Каждую весну теперь Полонская рвется в Париж, вот и в марте 1927-го пишет об этом; в ответ — радость и советы (в частности — разыскать во французском консульстве в Москве М. П. Кудашеву, которая ради него обязательно ей поможет)… «Итак, мы скоро увидимся, причем в буколической обстановке Парижа. Я живу, как видишь, вблизи Жарден де Плант» — это не география, а лирическое напоминание. В апреле Эренбург пытается разыскать французских друзей-сокурсников Полонской, чтобы получить от них ходатайство для неё (он сам, иностранец, права голоса тут не имеет) — никого найти не удается. Договаривается с приятелем своим д-ром Сержем Симоном, что тот даст поручительство. А между тем в Париж приезжают — очень понравившаяся Эренбургу Ольга Форш (у неё в Париже дочь), потом Михаил Слонимский с женой. Вместе с весной уходит и энтузиазм Полонской. В конце июля Эренбург запрашивает: «Как с визой? По-моему, она должна у тебя быть. А если есть виза, то имеются ли иные преграды? Словом, не надеешься ли ты осенью попасть в Париж?». И снова воспоминания о 1909 годе: «Я как-то весной (показывая Париж приезжим!) забрел на арены улицы Lasepede. Они изменились донельзя, стали парадными и паршивыми. За вход в Jardin des Plantes берут деньгу. Обезьяны явно американизировались, а у Halle aux Vins[1004] больше не страшно даже глухой ночью. Впрочем, ходит ли там кто-нибудь на рассвете и кто? Я хотел бы с ним повидаться или по меньшей мере получить от него письмо!..».

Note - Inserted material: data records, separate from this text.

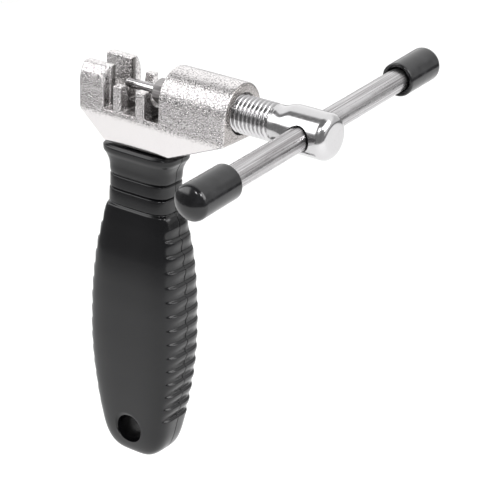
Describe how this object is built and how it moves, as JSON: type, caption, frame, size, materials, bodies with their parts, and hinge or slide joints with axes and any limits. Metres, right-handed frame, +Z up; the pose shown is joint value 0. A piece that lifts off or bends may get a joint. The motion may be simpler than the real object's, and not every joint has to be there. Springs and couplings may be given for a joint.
{
  "type": "bicycle chain tool",
  "caption": "Workshop chain tool: plated cast head with roller ribs on a contoured handle, threaded spindle with driving pin, and a sliding tommy bar with soft caps.",
  "frame": {"origin": "centre of the flat end face of the spindle's head", "axes": "+X along the spindle, out of its head; +Z up, away from the handle; +Y to the back"},
  "size_m": [0.0745, 0.1086, 0.1157],
  "materials": {
    "cast_plated": "nickel plate over a sand-blasted casting, fine grain",
    "handle_plastic": "satin black moulded plastic",
    "spindle_steel": "turned, threaded and bright plated steel",
    "holder_steel": "milled steel hexagon",
    "pin_steel": "hardened and ground steel",
    "bar_steel": "drawn and plated bar with lengthwise lines",
    "cap_vinyl": "glossy black dipped vinyl"
  },
  "bodies": {
    "frame": {"tool_body": "cast_plated", "handle_front": "handle_plastic", "handle_back": "handle_plastic"},
    "pin_carriage": {"drive_pin": "pin_steel"},
    "screw": {"spindle": "spindle_steel", "pin_holder": "holder_steel"},
    "bar": {"tommy_bar": "bar_steel", "bar_cap_near": "cap_vinyl", "bar_cap_far": "cap_vinyl"}
  },
  "joints": [
    {"name": "feed_slide", "type": "slide", "parent": "frame", "child": "pin_carriage", "axis": [1, 0, 0], "range_m": [-0.00781, 0.01201]},
    {"name": "spindle_turn", "type": "hinge", "parent": "pin_carriage", "child": "screw", "pos_m": [-0.02, 0, 0], "axis": [1, 0, 0], "range_deg": [-2246.4, 3456]},
    {"name": "bar_slide", "type": "slide", "parent": "screw", "child": "bar", "axis": [0, 0.998, 0.0628], "range_m": [-0.0348, 0.0284]}
  ],
  "couplings": [
    {"joint": "feed_slide", "follows": "spindle_turn", "m_per_rad": 0.00019894}
  ]
}
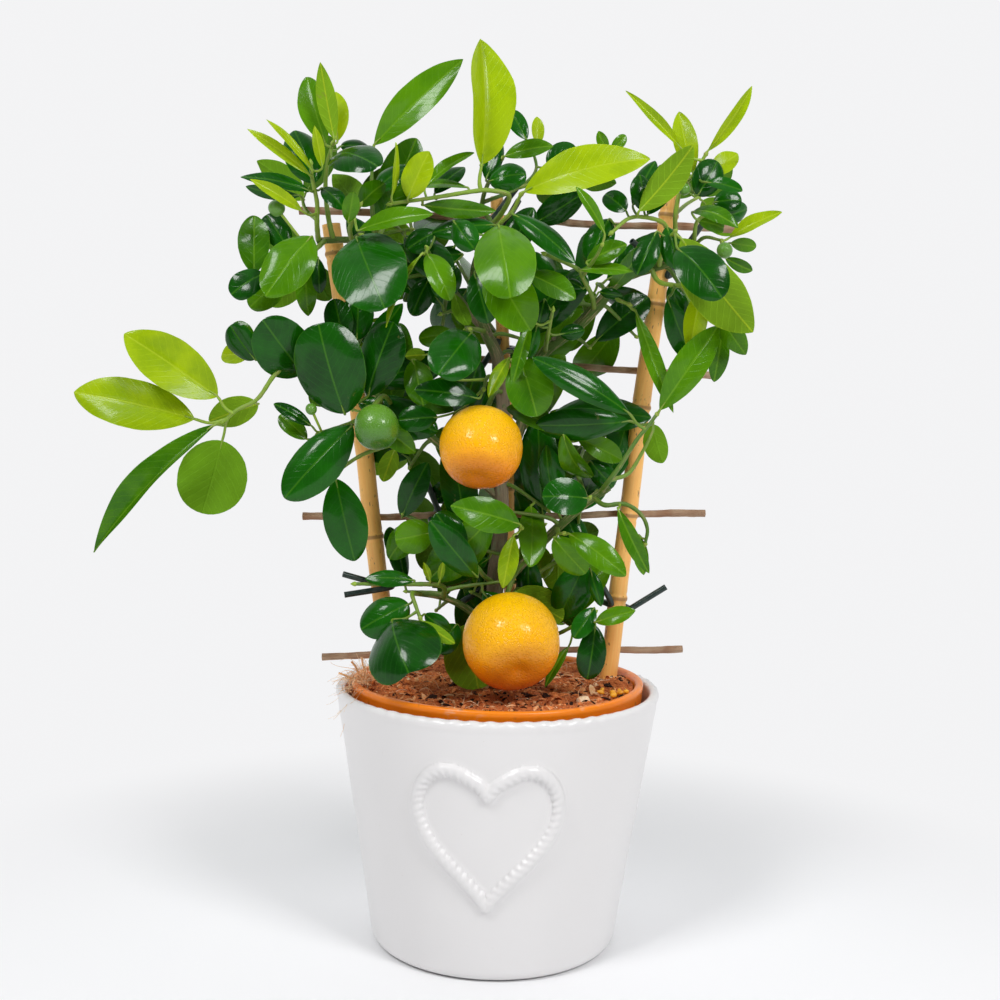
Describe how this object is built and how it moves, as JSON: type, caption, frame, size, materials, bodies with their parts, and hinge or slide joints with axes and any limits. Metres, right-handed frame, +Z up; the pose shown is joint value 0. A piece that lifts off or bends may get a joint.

Как раз в эту пору Эренбург начал новую книгу «Бурная жизнь Лазика Ройтшванца»; в сообщении о будущем романе есть приписка: «Он, вероятно, тебе понравится». Полонская с этим энергично согласилась и получила предостережение: «К халдеям прошу относиться критически и любить их предпочтительно в теории (это и о стихотворении[1005] и о палестинской теме)». Но главное в её ответе было другое: в Париж она не приедет. Причина, возможно, и политическая: некогда влиятельные друзья — стали оппозиционерами; привлекать к себе внимание уже опасно. Эренбург этих нюансов еще не различает, он печально-ироничен: «Весьма грустно, что Вы не приехали к нам! Это становится хроническим, и я дивлюсь — ты же женщина энергичная. В чем суть?». Потом о себе: «Вернулся на 7-ой этаж St. Marsel’я. Ты помнишь этот квартал? Напротив Jardin des Planter, построили мечеть, а в мечети ресторан для снобов… Не забывай меня!».
Полонская, конечно, не забывала — но не писала три года, предоставляя нам догадываться о причинах её молчания; ясно лишь одно: писем Эренбурга за 1928–29 годы в архиве Полонской нет.
На рубеже 1920–1930-х годов Запад испытал чудовищный экономический кризис, а в Москве завинчивали идеологические гайки — диктатура Сталина утвердилась. Эренбург дико бедствовал и недоумевал, как быть дальше. Для Полонской это тоже были нелегкие годы — многие ее влиятельные друзья, естественно ставшие в оппозицию к Сталину, оказались в ссылке или не у дел; на ее плечах лежала забота о старой матери, маленьком сыне и брате, который прожил рядом с ней всю жизнь. Сочувственно и горько запечатлен образ Полонской той поры в дневниках Евг. Шварца[1006].